# What is being asked
From the line with "of the footprint." to the line with "points = [vertex.co", both lines included, set down exactly those lines, please, and no others.

# Collected data
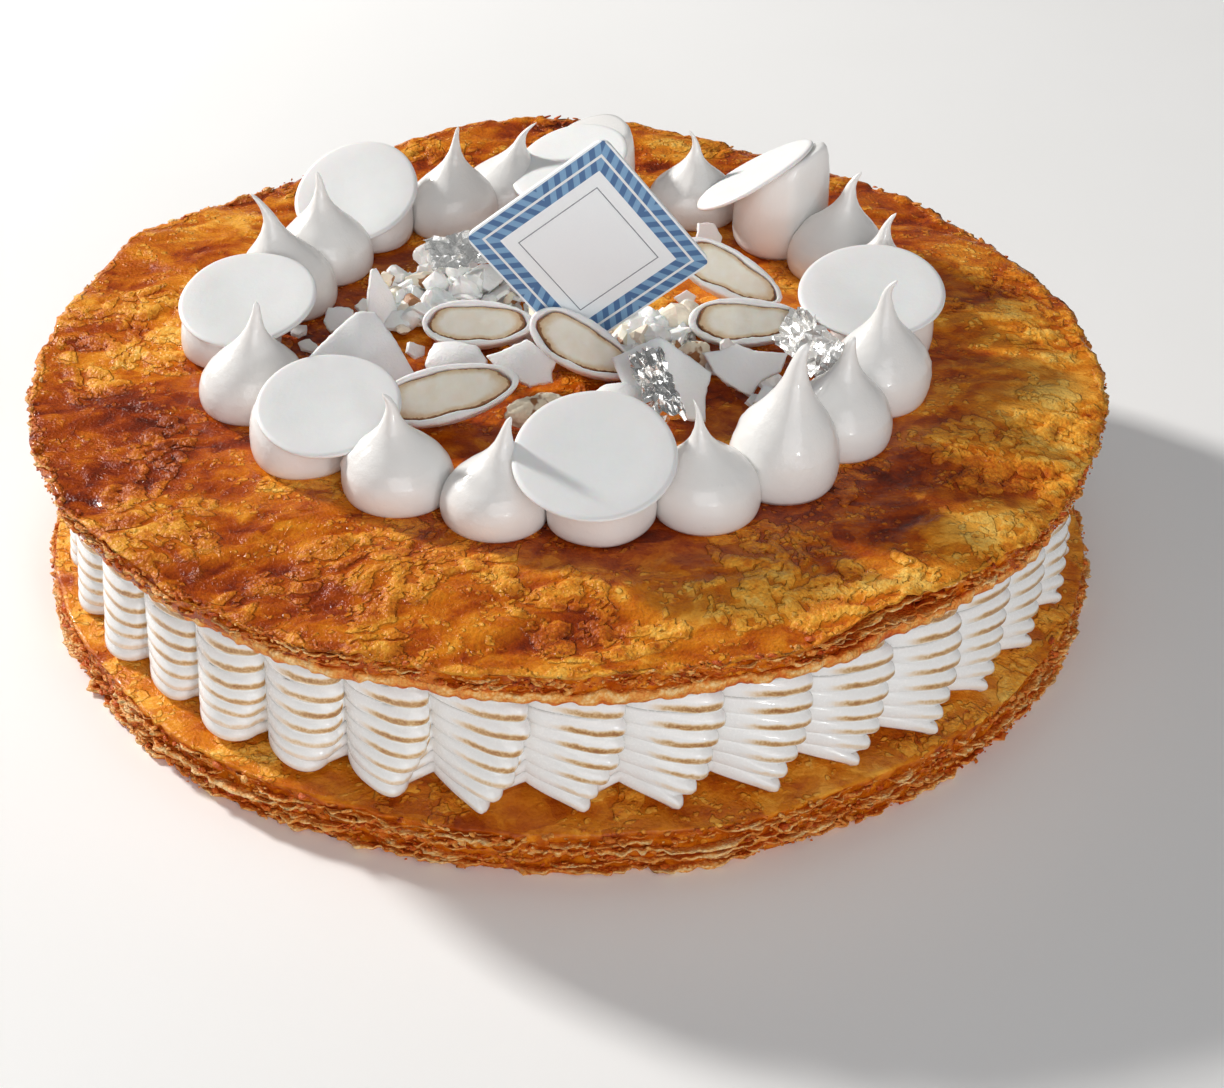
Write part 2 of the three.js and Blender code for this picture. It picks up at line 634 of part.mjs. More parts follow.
// A lump with few faces, its corners pushed in and out at random.
function lumpGeometry(radii, seed) {
  const random = randomSource(seed);
  const geometry = new THREE.IcosahedronGeometry(1, 0);
  geometry.deleteAttribute('normal');
  geometry.deleteAttribute('uv');
  const lump = mergeVertices(geometry);
  const { position } = lump.attributes;
  for (let i = 0; i < position.count; i += 1) {
    const push = 0.75 + 0.35 * random();
    position.setXYZ(
      i,
      position.getX(i) * radii[0] * push,
      position.getY(i) * radii[1] * push,
      position.getZ(i) * radii[2] * push,
    );
  }
  lump.computeVertexNormals();
  return lump;
}

function fragmentMesh({ at, radii, turn }, number) {
  const geometry = lumpGeometry(radii, 30 + number);
  geometry.rotateZ(degrees(turn));
  geometry.computeBoundingBox();
  const position = new THREE.Vector3(at[0], at[1], TOPPING_FLOOR - geometry.boundingBox.min.z);
  return piece(`almond_fragment_${number}`, geometry, FINISHES.kernel(), position);
}

// ---------------------------------------------------------------- crumb heaps

// A low mound with chips fused on where they would lie, the tallest in the middle.
function heapGeometry({ reach, height, chips, seed }) {
  const random = randomSource(seed);
  const sides = 12;
  const ringOf = (share, up) => {
    const ring = [];
    for (let side = 0; side < sides; side += 1) {
      const angle = (2 * Math.PI * side) / sides;
      const uneven = share * (0.86 + 0.14 * Math.sin(3 * angle + seed) + 0.1 * (random() - 0.5));
      ring.push([uneven * reach[0] * Math.cos(angle), uneven * reach[1] * Math.sin(angle), up]);
    }
    return ring;
  };
  const core = 0.62 * height;
  const rings = [ringOf(0.95, 0), ringOf(0.93, 0.25 * core), ringOf(0.55, 0.85 * core)];
  let heap = toSolid(ringBody([0, 0, 0], rings, [0, 0, core]));
  for (let chip = 0; chip < chips; chip += 1) {
    const angle = 2.4 * chip;
    const share = 0.74 * Math.sqrt((chip + 0.4) / chips);
    const ground = core * (1 - share ** 2);
    const size = 1.8 + 1.3 * random();
    const bit = new THREE.BoxGeometry(2.1 * size, 1.4 * size, 0.9 * size);
    bit.rotateX(random() - 0.5);
    bit.rotateY(random() - 0.5);
    bit.rotateZ(Math.PI * random());
    const lift = Math.max(1.35 * size, ground + 0.15 * size);
    bit.translate(share * reach[0] * Math.cos(angle), share * reach[1] * Math.sin(angle), lift);
    heap = heap.add(toSolid(bit));
  }
  return toGeometry(largestPart(heap));
}

// ---------------------------------------------------------------- assembly

const cake = new THREE.Group();
const rooms = []; // what is already taken on the crust

function lay(mesh) {
  cake.add(mesh);
  rooms.push(roomFor(mesh));
}

cake.add(piece('bottom_pastry', bottomPastry(), FINISHES.pastry()));
cake.add(piece('meringue_filling', meringueFilling(), FINISHES.meringue()));
cake.add(piece('top_pastry', topPastry(), FINISHES.pastry()));

ALMONDS.forEach((almond, i) => {
  const shell = sugarShell(almond);
  const { position, rotation } = almondPlace(almond, shell);
  const coat = fitAround(piece(`almond_sugar_${i + 1}`, shell, FINISHES.sugar(), position, rotation), rooms);
  const seat = new THREE.Vector3(0, 0, -KERNEL_RECESS).applyEuler(rotation).add(position);
  cake.add(coat);
  cake.add(piece(`almond_kernel_${i + 1}`, kernel(almond), FINISHES.kernel(), seat, rotation));
  rooms.push(almondRoom(almond, coat));
});

const cardTurn = new THREE.Matrix4()
  .makeRotationX(degrees(90 - CARD_LEAN))
  .multiply(new THREE.Matrix4().makeRotationZ(degrees(CARD_TURN)));
const cardRotation = new THREE.Euler().setFromRotationMatrix(cardTurn);
lay(fitAround(piece('card', cardGeometry(), FINISHES.card(), CARD_MIDDLE, cardRotation), rooms));

FLAT_KISSES.forEach((flat, i) => lay(fitAround(discMesh(flat, i + 1), rooms)));

LEAVES.forEach((leaf, i) => {
  const { position, rotation } = placement(leaf);
  const geometry = leafGeometry(leaf, 50 + i);
  const mesh = piece(`silver_leaf_${i + 1}`, geometry, FINISHES.silver(), position, rotation);
  lay(fitAround(restOnCrust(mesh), rooms));
});

SHARDS.forEach((shard, i) => {
  const { position, rotation } = placement(shard);
  const geometry = shardGeometry(shard, 70 + i);
  const mesh = piece(`sugar_shard_${i + 1}`, geometry, FINISHES.sugar(), position, rotation);
  lay(fitAround(restOnCrust(mesh), rooms));
});

FRAGMENTS.forEach((fragment, i) => lay(fitAround(fragmentMesh(fragment, i + 1), rooms)));

KISSES.forEach((place, i) => {
  const name = `kiss_${String(i + 1).padStart(2, '0')}`;
  lay(fitAround(ringPiece(name, kiss(place, onRing(place)), place), rooms));
});

FLAT_KISSES.forEach((place, i) => {
  lay(fitAround(ringPiece(`flat_kiss_${i + 1}`, flatKiss(place, onRing(place)), place), rooms));
});

HEAPS.forEach((heap) => {
  const position = new THREE.Vector3(heap.at[0], heap.at[1], TOPPING_FLOOR);
  lay(fitAround(piece(heap.name, heapGeometry(heap), FINISHES.crumb(), position), rooms));
});

// The origin goes to the middle of the footprint.
const outline = new THREE.Box3().setFromObject(cake, true);
const footprint = outline.getCenter(new THREE.Vector3());
cake.position.set(-footprint.x, -footprint.y, 0);
cake.updateMatrixWorld(true);

export default cake;
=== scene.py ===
# %% [markdown]
# # A galette with a piped meringue layer
# Two rounds of caramelised puff pastry hold a thick band of piped meringue. A ring of meringue
# kisses and thin discs stands on the crust, round split sugared almonds, broken sugar shell,
# crumbs, silver leaf and a small card. The packed part gives every size and place. This lesson
# dresses it piece by piece: the shape in numpy arrays, then the finish in shader nodes.

# %% Load the packed part
import math

import bpy
import numpy as np
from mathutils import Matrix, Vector


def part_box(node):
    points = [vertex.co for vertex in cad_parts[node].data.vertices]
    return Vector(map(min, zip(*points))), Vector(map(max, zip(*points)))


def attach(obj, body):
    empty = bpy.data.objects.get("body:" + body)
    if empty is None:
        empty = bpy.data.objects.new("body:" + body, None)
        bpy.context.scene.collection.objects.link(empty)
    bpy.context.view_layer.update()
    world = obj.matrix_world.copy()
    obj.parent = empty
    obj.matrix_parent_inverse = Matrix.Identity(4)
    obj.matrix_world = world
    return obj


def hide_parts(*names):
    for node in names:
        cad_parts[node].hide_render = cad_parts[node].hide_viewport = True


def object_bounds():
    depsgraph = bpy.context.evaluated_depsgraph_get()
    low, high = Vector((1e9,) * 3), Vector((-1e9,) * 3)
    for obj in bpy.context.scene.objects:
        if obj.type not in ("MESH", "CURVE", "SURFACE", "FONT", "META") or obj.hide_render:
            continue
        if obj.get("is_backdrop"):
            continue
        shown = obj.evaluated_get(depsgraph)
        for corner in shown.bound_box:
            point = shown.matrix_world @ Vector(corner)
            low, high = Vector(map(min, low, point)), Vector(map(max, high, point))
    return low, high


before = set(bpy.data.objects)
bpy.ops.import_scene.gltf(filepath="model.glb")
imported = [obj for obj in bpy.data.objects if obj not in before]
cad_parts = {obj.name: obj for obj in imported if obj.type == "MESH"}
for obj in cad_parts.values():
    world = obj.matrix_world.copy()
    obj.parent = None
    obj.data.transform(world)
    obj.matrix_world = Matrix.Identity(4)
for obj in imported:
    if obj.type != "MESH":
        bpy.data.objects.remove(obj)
cad_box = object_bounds()
print("packed nodes:", len(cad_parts))

# %% [markdown]
# The part is in metres, but a baker thinks in millimetres, so all shapes are worked out in
# millimetres about the cake's own upright axis. The piped band is a regular ring, so the middle
# of its box is that axis.

# %% Measures taken from the part
MM = 0.001


def box_mm(node):
    """Lowest and highest corner of a node, in millimetres."""
    low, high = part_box(node)
    return np.array(low) / MM, np.array(high) / MM


band_low, band_high = box_mm("meringue_filling")
AXIS = (band_low + band_high) / 2 * [1, 1, 0]
BAND_FOOT, BAND_TOP = band_low[2], band_high[2]
BOTTOM_TOP = box_mm("bottom_pastry")[1][2]
CRUST_UNDER = box_mm("top_pastry")[0][2]
STAND = box_mm("kiss_01")[0][2]  # the level on which the toppings stand
CRUST_TOP = STAND - 0.3
print("axis", AXIS.round(2), "band", BAND_FOOT.round(2), BAND_TOP.round(2), "crust", CRUST_TOP.round(2))


def mesh_points(mesh):
    """A mesh's points, in millimetres about the cake's axis."""
    flat = np.empty(len(mesh.vertices) * 3)
    mesh.vertices.foreach_get("co", flat)
    return flat.reshape(-1, 3) / MM - AXIS


def node_points(node):
    return mesh_points(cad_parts[node].data)


# %% [markdown]
# ## Camera, floor and lights
# The camera looks down at about 34 degrees from half a metre away, a normal view of a cake on a
# table. A ready-made sky could light the cake in one go, but four plain lamps can each be set one
# by one: a bright one behind the left side draws the form and throws the shadows, a broad one fills
# the front, a small low one gives the meringue its glints, and one overhead lifts the toppings.

# %% Camera
CAMERA_DISTANCE, CAMERA_RISE = 500, math.radians(33.86)
CAMERA_YAW, CAMERA_PITCH, CAMERA_ROLL = math.radians(1.25), math.radians(-0.39), math.radians(0.76)
SENSOR_WIDTH, LENS = 36, 64.3


def unit(vector):
    vector = np.asarray(vector, float)
    return vector / np.linalg.norm(vector)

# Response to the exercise
// The origin goes to the middle of the footprint.
const outline = new THREE.Box3().setFromObject(cake, true);
const footprint = outline.getCenter(new THREE.Vector3());
cake.position.set(-footprint.x, -footprint.y, 0);
cake.updateMatrixWorld(true);

export default cake;
=== scene.py ===
# %% [markdown]
# # A galette with a piped meringue layer
# Two rounds of caramelised puff pastry hold a thick band of piped meringue. A ring of meringue
# kisses and thin discs stands on the crust, round split sugared almonds, broken sugar shell,
# crumbs, silver leaf and a small card. The packed part gives every size and place. This lesson
# dresses it piece by piece: the shape in numpy arrays, then the finish in shader nodes.

# %% Load the packed part
import math

import bpy
import numpy as np
from mathutils import Matrix, Vector


def part_box(node):
    points = [vertex.co for vertex in cad_parts[node].data.vertices]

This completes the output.